Avez-vous connaissance de promotionnaires ou d’autres policières qui ont eu à s’illustrer dans la profession ?
 
Des femmes ont été dans le système des Nations Unies comme Aminata Thiaw. Elle a marqué de façon pertinente ses missions. Ma collègue, avec qui j’ai été première femme commissaire,  Codou Camara, a été aussi dans le système des Nations Unie comme formatrice. Elle a été la première femme africaine et Sénégalaise à avoir été décorée de la Médaille des Nations Unies.
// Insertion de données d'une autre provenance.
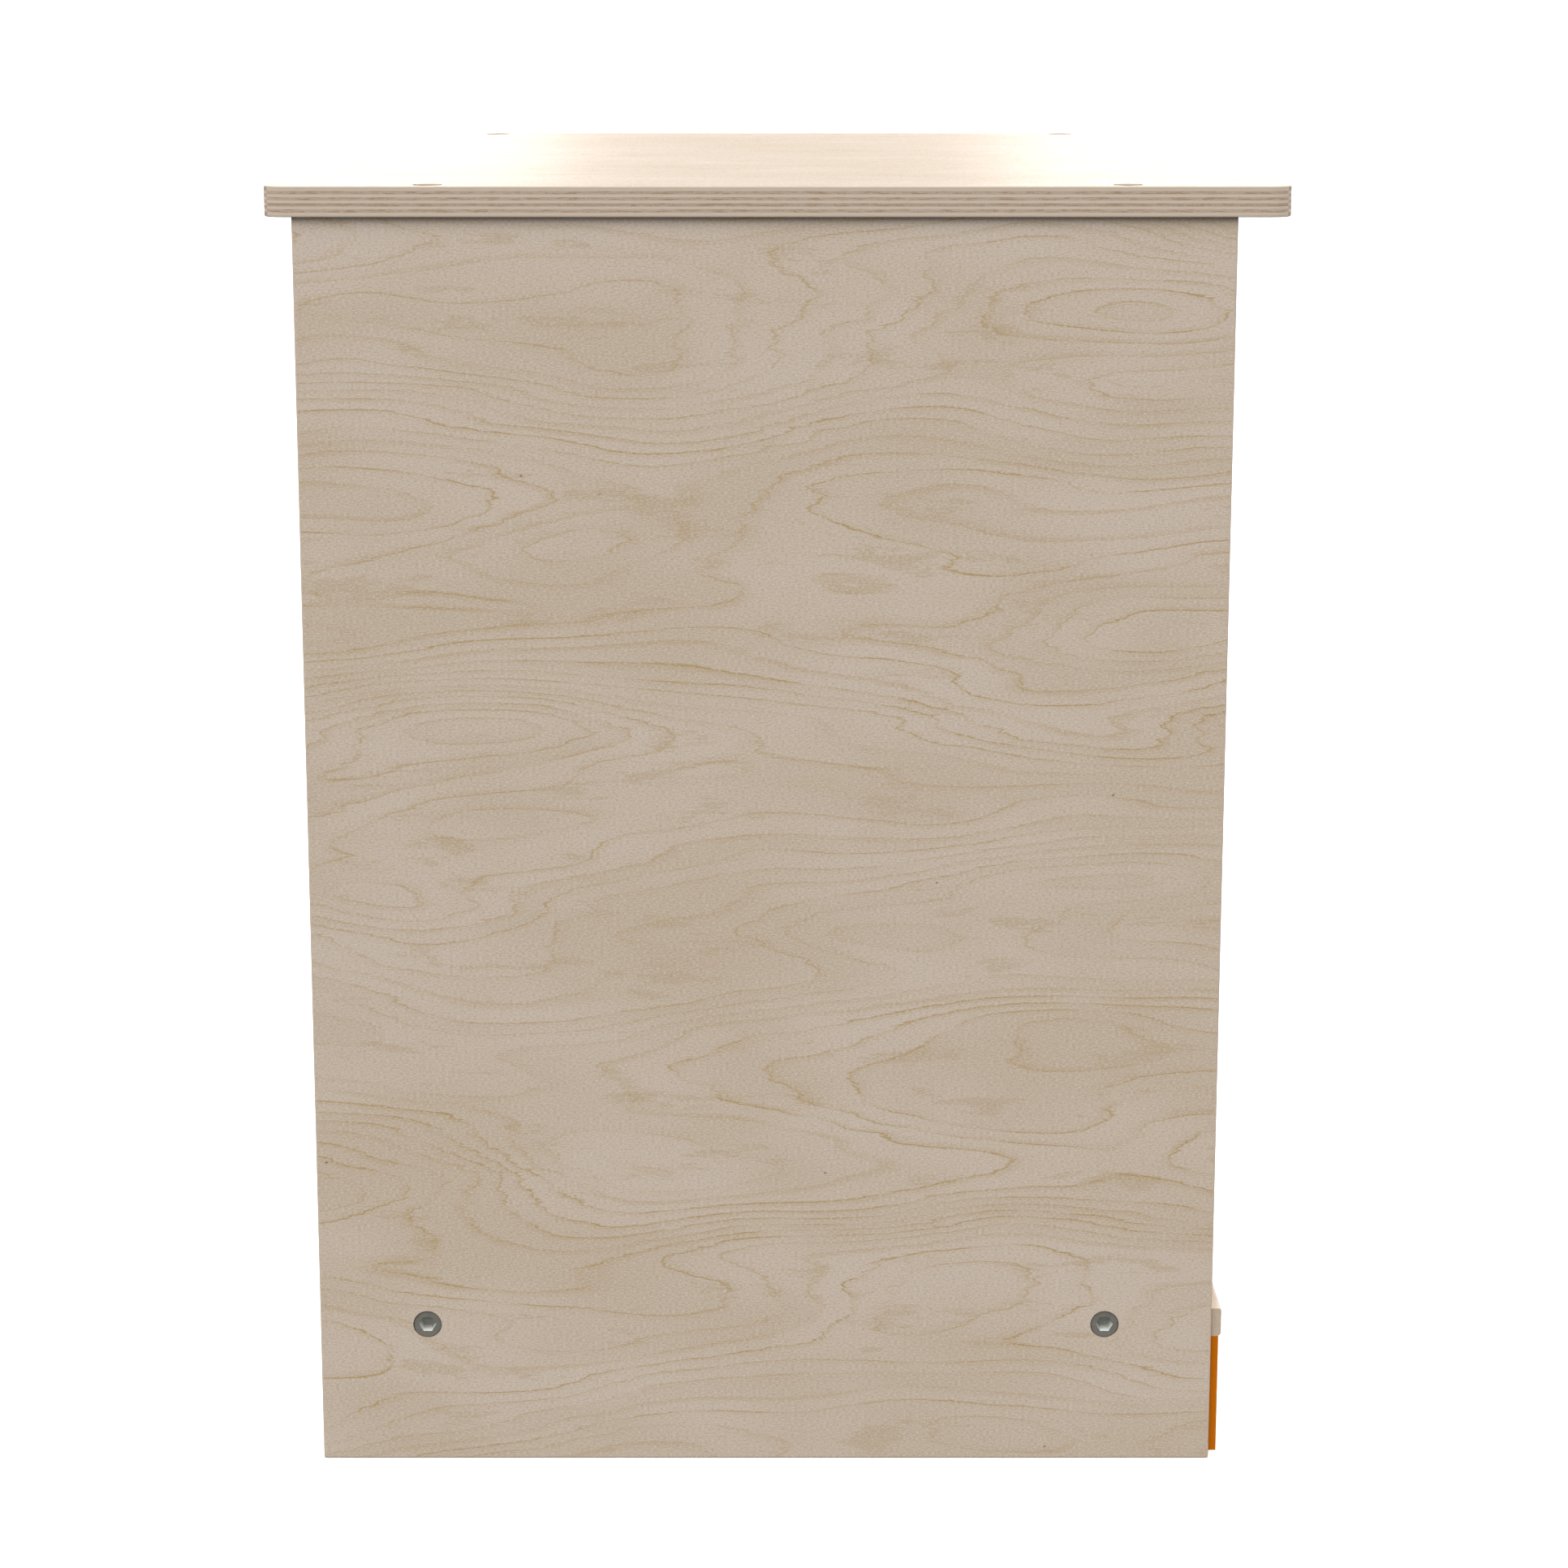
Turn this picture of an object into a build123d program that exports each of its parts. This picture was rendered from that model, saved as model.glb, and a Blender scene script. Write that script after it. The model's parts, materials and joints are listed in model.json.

Récemment on a eu l’adjudant Seynabou Diouf, qui a eu être décorée de la Médaille des Nations Unies. D’une manière générale, les femmes sont brillantes dans la police. On pas sur le dos des faits scandaleux qui portent atteinte à l’image de la femme.  Les jeunes que nous suivons maintiennent le flambeau très haut.